In realtà, è molto più semplice da comprendere di quanto queste espressioni usate da Luca ci facciano avvertire: Gesù ci vuol dire che il suo annuncio, l'annuncio del Vangelo, l'annuncio di vita che viene dallo Spirito, ha una forza interiore e un'esigenza che non può lasciare indifferenti, e di fronte alla quale non possiamo non prendere posizione. Se veramente crediamo alla forza del Vangelo, non possiamo non avvertirlo come un fuoco che arde nell'intimo del nostro cuore, e non possiamo non avvertire - come Gesù stesso - il profondo desiderio che questo fuoco divampi ovunque. Il Vangelo è un'esigenza di pace e di salvezza che non può essere taciuta e soffocata, perché il soffio dello Spirito la alimenta, come il vento alimenta le fiamme di un incendio. E questo, anche a costo di andare controcorrente; anche a costo di trovare incomprensioni; anche a costo di essere segno di contraddizione all'interno del nucleo stesso dei credenti.
Le immagini forti usate da Gesù riguardanti la vita familiare non vanno lette come un invito alla divisione e alle discussioni (non ce n'è proprio bisogno...), bensì come una lettura anche storica di ciò che il Vangelo è stato per gli uditori di Gesù: chi accoglieva la novità del Vangelo con tutta la ventata che arrivava dal fuoco dello Spirito (le giovani generazioni citate nell'esempio familiare) si trovava per forza di cose a sentirsi in contrasto con chi, legato alla tradizione antica, al Dio dell'Antica Alleanza (simboleggiato da padre, madre e suocera), non accettava la forza di questa novità. La forza dirompente della Parola di Dio spesso anche nell'Antico Testamento ha portato i testimoni fedeli di Dio a entrare in contrasto con chi non voleva accettare questa forza, soprattutto quando la parola dei profeti metteva in dubbio l'agire dei sovrani e dei potenti: la vicenda di Geremia - che, per aver proposto al re d'Israele la pace attraverso il dialogo con il popolo babilonese piuttosto che con un'azione di guerra, viene gettato nella cisterna di fango dal re stesso - è emblematica di ciò che il Vangelo ci ha descritto, e cioè che la forza della Parola di Dio non può tacere nell'animo di chi sente il fuoco interiore di questa Parola.
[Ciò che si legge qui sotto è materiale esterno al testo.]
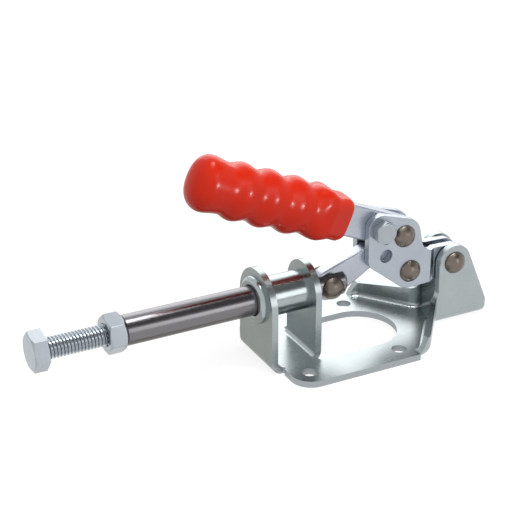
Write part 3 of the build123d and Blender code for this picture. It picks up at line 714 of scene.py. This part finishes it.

La calma piatta non è sintomo di pace, ma di morte. Ricordiamocelo, quando siamo convinti che la pace e la pacifica convivenza, tanto a livello mondiale quanto nelle nostre piccole realtà locali, significhi mancanza di presa di posizione, tacito assenso alla violenza e ricerca della quiete pur di non affrontare ingiustizie e illegalità: perché, se tacciamo, diventiamo non solo complici delle piccole e grandi ingiustizie della vita, ma stiamo addirittura spegnendo il fuoco della Parola di vita che Gesù desidera far divampare nel cuore dell'umanità.